The right kind of no-code platform will provide business users all of these abilities through a standardized, modular, code-free interface that allows them to assemble their own integrated workflow solutions, sort of in the manner of building blocks.

These building blocks are in essence business capabilities—sort of what we now think of as APIs—that are modular and reusable. They’re created (in one-off fashion) by IT. In the no-code platform, business users can pick and choose from these capabilities as their self-designed workflow and automation solutions demand. No longer does IT need to build or buy a new app for every individual business need. Rather, the business can assemble their own solutions, and can make far more strategic use of what tools the company already has.

The power and promise of no-code is that it effectively outsources the task of enabling the business to the business itself.

Still not sure how that works? Let’s use Tonkean as an example.

Tonkean goes about this process of enabling the business—and liberating IT from 90% of that task—via two specific tools: Enterprise Components, and the Solutions Studio.

Let’s start with Enterprise Components.
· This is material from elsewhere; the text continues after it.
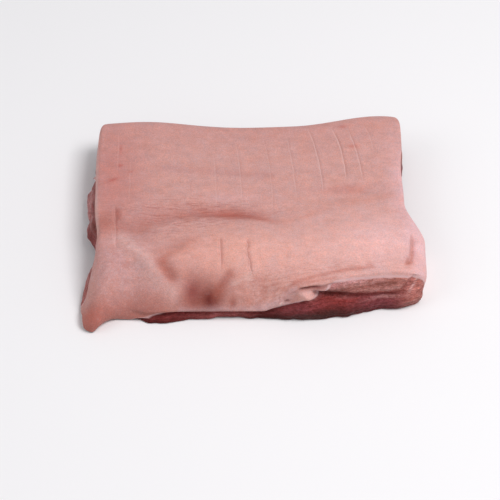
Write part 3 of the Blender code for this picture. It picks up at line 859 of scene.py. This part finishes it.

Enterprise Components is a layer of the Tonkean platform only IT has access to, and within which they’re empowered to design and deliver the reusable, modular building blocks which the business uses to compose their own custom workflows. These building blocks can facilitate integrations to 1000+ enterprise systems; extend custom applications; process unstructured data (like emails, chat, documents, etc.) using NLP and OCR; facilitate people coordination, and more. All told, they allow a way to extend capabilities that normally require custom coding with a dedicated development team to more areas of the business, while maintaining security and compliance.

(Again you can think of built Enterprise Components as packaged APIs. Like APIs, tech teams maintain governance over them. But, unlike traditional APIs, they’re accessible across teams, processes, and functions.)

Now, business teams access Enterprise Components via the no-code Solutions Studio. The Solutions Studio is where the no-code magic happens. It’s a lower, business logic modeling layer meant for building complex, cross-functional processes. Here, business teams building process solutions can make sure they’re following best practices with versioning, environments, release management, and more. It’s where they make use of the building blocks, and can become truly self-serving in their personal workflow solutions design.

A no-code tool like Tonkean helps the developer shortage by freeing IT from what has become a huge drain on its time and energy.

This is the task of both manually enabling the business and, at the same time, monitoring their work to ensure they’re not creating things like shadow IT.

It’s not, just to make sure this is clear, a tool that serves to replace developers.

Or, it shouldn’t be used in that way. Rather, it’s most effective as a means of supplementing developers, and of aiding them in their efforts of business enablement. Used this way, it frees developers to spend more time on new-value creation, and increases by an order of magnitude what the rest of the enterprise is able to accomplish. Really, it’s a means of tapping into and harnessing the expertise and creative capacity of the users most intimate with the problems they’re trying to solve. As Amit Zavery, VP and Head of Platform for Google Cloud, wrote last year, “When the ability to create business applications is extended beyond IT to the people closest to the challenges…the speed at which a business can move and the number of people working on solutions can both increase dramatically.”Will no-code solve the developer shortage on its own? No. But it will help companies do more with what resources they do have, and optimize existing operations for far greater efficiency and innovative capacity.